Here, we can begin to abstract away from Turing machines. Recall that the Church-Turing thesis says that every reasonable model of computation is essentially equivalent in power. In other words, they can all simulate each other and solve exactly the same kinds of problems. The extended Church-Turing thesis says that not only can they all simulate each other, but they can do so with only a polynomial increase in running time. (As it turns out, because of recent developments, we're now much less certain about this than the standard Church-Turing thesis)

These two ideas together give us good enough reasons to consider $\mathbf P$ a class that's central to our study of complexity. On the one hand, we have the notion that $\mathbf P$ encompasses the set of problems for which we have efficient algorithms. And on the other, we have that we can abstract the exact machine model we're using because we can simulate it all with only polynomial overhead.

So let's look at some problems and do some analysis. The first problem we'll look at is called $\mathrm{PATH}$. Given a directed graph $G$ and two vertices $s$ and $t$, we want to know whether there's a path from $s$ to $t$.

Theorem. $\mathrm{PATH}$ is in $\textbf P$.

First, let's recall that a graph is a set of vertices and edges $\langle G \rangle$ is simply a list of its vertices and edges. Then the size of $G$ can be considered as the number of its vertices and edges. If $G$ has $n$ nodes, then a path has length at most $n$. If we do a brute force search, we end up with $n^n$ possible paths to check, which isn't polynomial in the size of the graph. Instead, we'll do the following.

Proof. The following is a polynomial time algorithm for $\mathrm{PATH}$.

  1. Mark node $s$.
  2. Repeat until no additional nodes can be marked: Scan all the edges of $G$. If an edge $(u,v)$ is found going from a marked node $u$ to an unmarked node $b$, mark $b$.
  3. If $t$ is marked, accept. Otherwise, reject.

To see that this algorithm runs in polynomial time, we note that the middle step is the one that gets run more than once. It runs at most $n$ times, since it marks an unmarked node. This is clearly polynomial in $n$. $$\tag*{$\Box$}$$

Next, we'll consider the problem of whether two given integers are relatively prime, $\mathrm{RELPRIME}$. Two numbers are relatively prime if 1 is the largest integer that divides both of them.

Theorem. $\mathrm{RELPRIME}$ is in $\mathbf P$.

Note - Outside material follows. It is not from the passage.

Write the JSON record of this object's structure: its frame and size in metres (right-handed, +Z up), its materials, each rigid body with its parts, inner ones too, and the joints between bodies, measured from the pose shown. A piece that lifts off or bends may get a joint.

Here, the algorithm seems quite straightforward: simply search through all of the divisors for both numbers. Unfortunately, this doesn't quite work; we have to be careful about what our input looks like. If our integers are given as binary (which they are), then the algorithm we just proposed is exponential in the size of the input.

Instead, we use the Euclidean algorithm. Recall that the greatest common divisor of $x$ and $y$ is the largest integer that divides both $x$ and $y$ and is denoted $\mathrm{gcd}(x,y)$. Then if $x$ and $y$ are relatively prime, we have $\mathrm{gcd}(x,y) = 1$.

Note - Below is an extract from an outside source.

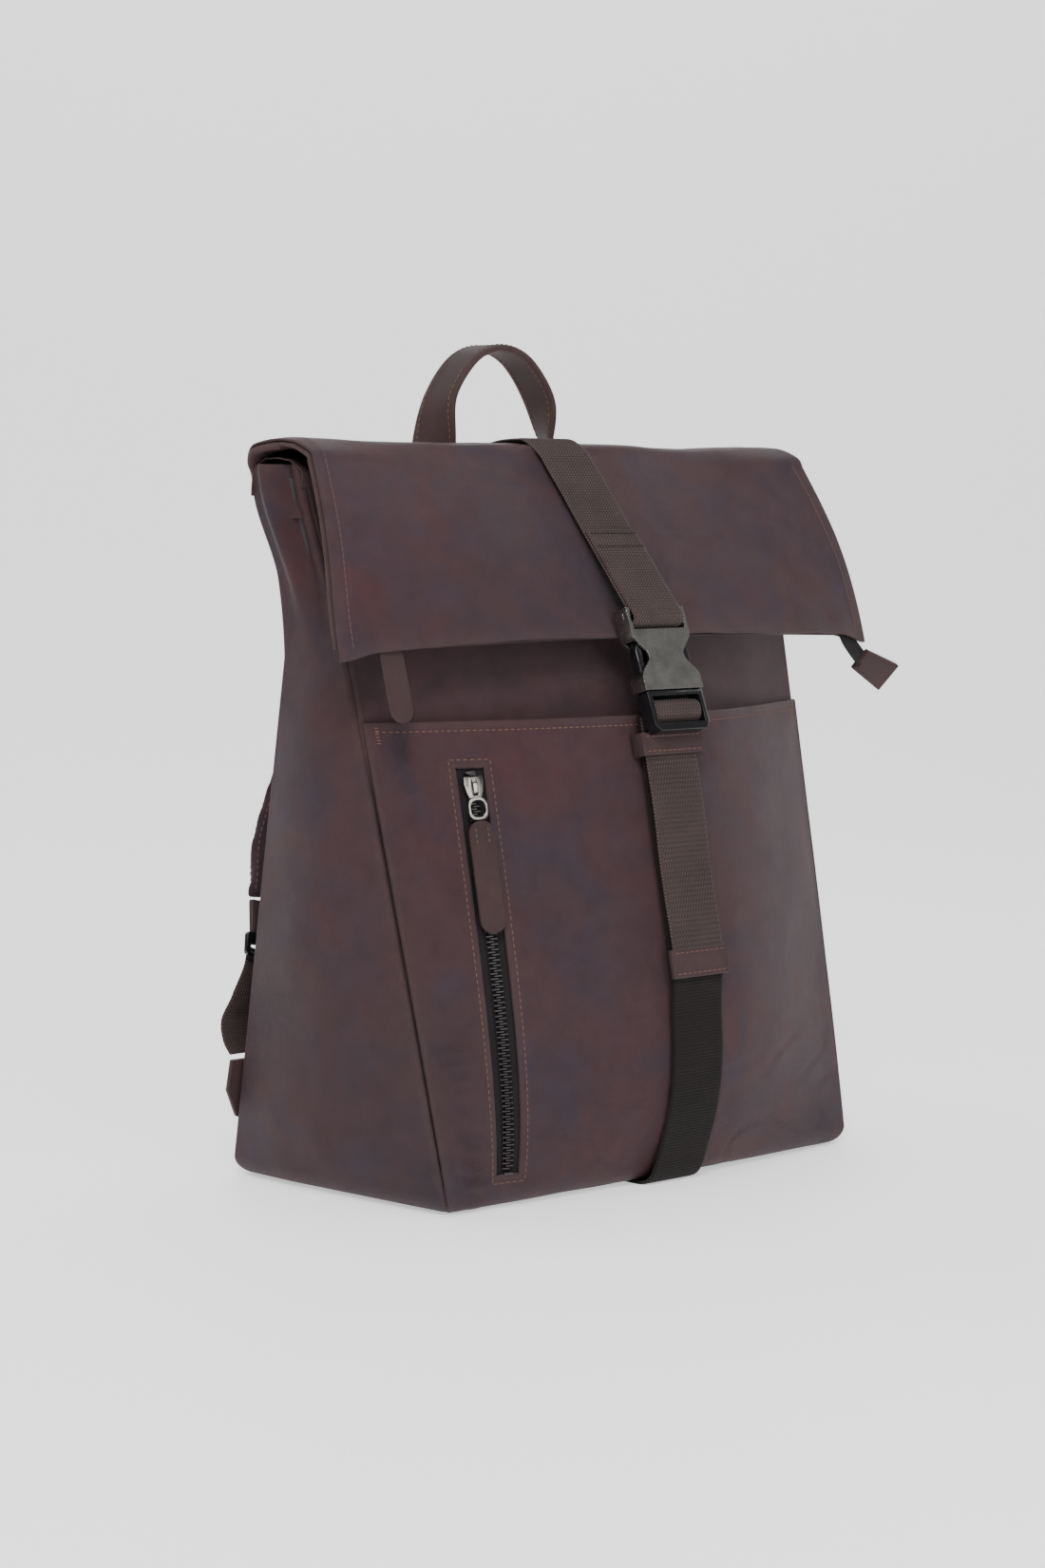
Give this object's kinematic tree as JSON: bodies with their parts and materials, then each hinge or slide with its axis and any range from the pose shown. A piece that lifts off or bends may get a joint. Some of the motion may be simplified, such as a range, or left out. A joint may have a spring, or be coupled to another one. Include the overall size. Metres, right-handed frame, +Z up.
{
  "type": "roll-top leather backpack",
  "caption": "Tapered leather backpack with a folded top flap, a webbing strap with a side-release buckle, an upright pocket zip, a top handle and two shoulder straps.",
  "frame": {"origin": "centre of the base, on the surface the bag stands on", "axes": "+Z up, -Y the front with the buckle, +Y the wearer's side, +X the bag's right as seen from the front"},
  "size_m": [0.4367, 0.2121, 0.4616],
  "materials": {
    "shell_leather": "waxed pull-up leather, grey-brown with burgundy mottling, fine grain, soft sheen",
    "neck_leather": "the same leather, darker and with a finer pebbled grain",
    "trim_leather": "stitched leather trim with painted edges",
    "strap_webbing": "close woven webbing, matt, cross ribbed",
    "lower_webbing": "dark woven webbing with coarse cross ribs",
    "zip_tape": "woven zip tape, nearly black",
    "lining_cloth": "plain woven lining cloth",
    "back_foam": "closed-cell padding",
    "base_board": "flexible moulded stiffener",
    "zip_metal": "polished zip metal, lightly tarnished",
    "gunmetal": "brushed gunmetal with bright bevelled edges",
    "buckle_black": "semi-gloss black moulding"
  },
  "bodies": {
    "root": {"front_panel": "neck_leather", "front_pocket_panel": "shell_leather", "side_gusset_left": "shell_leather", "side_gusset_right": "shell_leather", "back_panel": "shell_leather", "back_foam": "back_foam", "base_panel": "shell_leather", "base_board": "base_board", "lining": "lining_cloth", "zip_pocket_bag": "lining_cloth", "back_yoke": "trim_leather", "closure_webbing_back": "strap_webbing", "lower_webbing": "lower_webbing", "webbing_tail_held": "lower_webbing", "front_zip_tape_left": "zip_tape", "front_zip_tape_right": "zip_tape", "front_zip_teeth_left": "zip_metal", "front_zip_teeth_right": "zip_metal", "front_zip_stop_bottom": "zip_metal", "front_zip_stop_top": "zip_metal", "strap_anchor_left": "trim_leather", "strap_anchor_right": "trim_leather"},
    "top_fold": {"top_fold_outer": "shell_leather", "top_fold_inner": "shell_leather", "closure_webbing_top": "strap_webbing"},
    "flap": {"flap_outer": "shell_leather", "flap_inner": "neck_leather", "mouth_zip_tape": "zip_tape", "mouth_zip_teeth": "zip_metal", "mouth_zip_tape_end": "zip_tape", "mouth_zip_end_tab": "trim_leather", "closure_webbing_front": "strap_webbing", "buckle_female": "gunmetal"},
    "mouth_slider": {"mouth_zip_slider": "zip_metal"},
    "mouth_puller": {"mouth_pull_ring": "zip_metal", "mouth_puller": "trim_leather"},
    "buckle_male": {"buckle_male": "buckle_black", "buckle_webbing": "strap_webbing"},
    "buckle_arm_left": {"buckle_arm_left": "buckle_black"},
    "buckle_arm_right": {"buckle_arm_right": "buckle_black"},
    "webbing_tail": {"webbing_tail": "strap_webbing", "webbing_tail_tip": "trim_leather"},
    "keeper": {"strap_keeper": "trim_leather"},
    "front_slider": {"front_zip_slider": "zip_metal"},
    "front_puller": {"front_pull_ring": "zip_metal", "front_puller": "trim_leather"},
    "handle": {"top_handle": "trim_leather"},
    "strap_left": {"strap_pad_left": "shell_leather", "strap_tab_left": "trim_leather", "strap_adjuster_left": "gunmetal", "strap_webbing_left": "strap_webbing"},
    "strap_right": {"strap_pad_right": "shell_leather", "strap_tab_right": "trim_leather", "strap_adjuster_right": "gunmetal", "strap_webbing_right": "strap_webbing"}
  },
  "joints": [
    {"name": "fold_back", "type": "hinge", "parent": "root", "child": "top_fold", "pos_m": [0, 0.026, 0.4025], "axis": [-1, 0, 0], "range_deg": [0, 90]},
    {"name": "fold_front", "type": "hinge", "parent": "top_fold", "child": "flap", "pos_m": [0, -0.01, 0.4025], "axis": [-1, 0, 0], "range_deg": [0, 60]},
    {"name": "mouth_zip", "type": "hinge", "parent": "flap", "child": "mouth_slider", "pos_m": [0, 1.212, 0.3095], "axis": [0, 0, 1], "range_deg": [0, 15.1]},
    {"name": "mouth_pull", "type": "hinge", "parent": "mouth_slider", "child": "mouth_puller", "pos_m": [-0.172, -0.0577, 0.30576], "axis": [-1, 0, 0], "range_deg": [-38, 2.5]},
    {"name": "buckle_release", "type": "slide", "parent": "root", "child": "buckle_male", "axis": [0, -0.342, -0.9397], "range_m": [0, 0.032]},
    {"name": "buckle_arm_left", "type": "hinge", "parent": "buckle_male", "child": "buckle_arm_left", "pos_m": [-0.0165, -0.09346, 0.2749], "axis": [0, 0.9397, -0.342], "range_deg": [0, 7], "stiffness_Nm_per_rad": 0.6},
    {"name": "buckle_arm_right", "type": "hinge", "parent": "buckle_male", "child": "buckle_arm_right", "pos_m": [0.0165, -0.09346, 0.2749], "axis": [0, -0.9397, 0.342], "range_deg": [0, 7], "stiffness_Nm_per_rad": 0.6},
    {"name": "tail_lift", "type": "hinge", "parent": "root", "child": "webbing_tail", "pos_m": [0, -0.10139, 0.21364], "axis": [-1, 0, 0], "range_deg": [0, 80]},
    {"name": "keeper_slide", "type": "slide", "parent": "root", "child": "keeper", "axis": [0, -0.191, -0.9816], "range_m": [0, 0.1]},
    {"name": "front_zip", "type": "hinge", "parent": "root", "child": "front_slider", "pos_m": [-0.1195, 0.984, -0.036], "axis": [1, 0, 0], "range_deg": [0, 9.8]},
    {"name": "front_pull", "type": "hinge", "parent": "front_slider", "child": "front_puller", "pos_m": [-0.12121, -0.07142, 0.21731], "axis": [-0.9252, 0.3723, -0.0731], "range_deg": [0, 90]},
    {"name": "handle_fold", "type": "hinge", "parent": "root", "child": "handle", "pos_m": [0, 0.04, 0.363], "axis": [-1, 0, 0], "range_deg": [0, 85]},
    {"name": "strap_swing_left", "type": "hinge", "parent": "root", "child": "strap_left", "pos_m": [-0.05, 0.039, 0.309], "axis": [-0.3734, 0.1531, -0.9149], "range_deg": [-10, 25]},
    {"name": "strap_swing_right", "type": "hinge", "parent": "root", "child": "strap_right", "pos_m": [0.05, 0.039, 0.309], "axis": [0.3734, 0.1531, -0.9149], "range_deg": [-25, 10]}
  ],
  "couplings": [
    {"joint": "fold_front", "follows": "fold_back", "ratio": 0.6666}
  ]
}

Proof. The Euclidean algorithm is as follows.

  1. Given $\langle x,y \rangle$, where $x$ and $y$ are natural numbers in binary,
  2. Repeat until $y = 0$:
    1. Assign $x \gets x \bmod y$.
    2. Exchange $x$ and $y$.
  3. Output $x$.

Then the following algorithm solves $\mathrm{RELPRIME}$.

  1. Run the Euclidean algorithm on $\langle x,y \rangle$.
  2. If the result is 1, accept. Otherwise, reject.

Basically, we need to show that the Euclidean algorithm runs in polynomial time. Note that every execution of $x \gets x \bmod y$ cuts $x$ by at least half. First we note that $x \bmod y < y$, which means that $x > y$ after $x$ and $y$ are swapped before each execution. If $\frac x 2 \geq y$, then $x \bmod y < y \leq \frac x 2$ and $x$ is reduced by at least half. If $\frac x 2 < y$, then $x \bmod y = x - y < \frac x 2$ and $x$ is reduced by at least half.

Since the values of $x$ and $y$ are reduced by at least half at each iteration, the maximum number of times the loop is executed is $\min\{2 \log_2 x, 2 \log_2 y\}$. Note that the length of the binary encoding of an integer $n$ is $\log_2 n$. Thus, the number of iterations executed in the Euclidean algorithm is $O(n)$, where $n$ is the length of the binary representation of $x$ and $y$. $$\tag*{$\Box$}$$

Finally, we have the following result given without proof. You can find the proof in the textbook (Theorem 7.16).

Theorem. Every context-free language is a member of $\mathbf P$.

We showed that this was decidable a few weeks ago. As it turns out, that algorithm is not polynomial. Instead, the polynomial bound is achieved using a dynamic programming algorithm.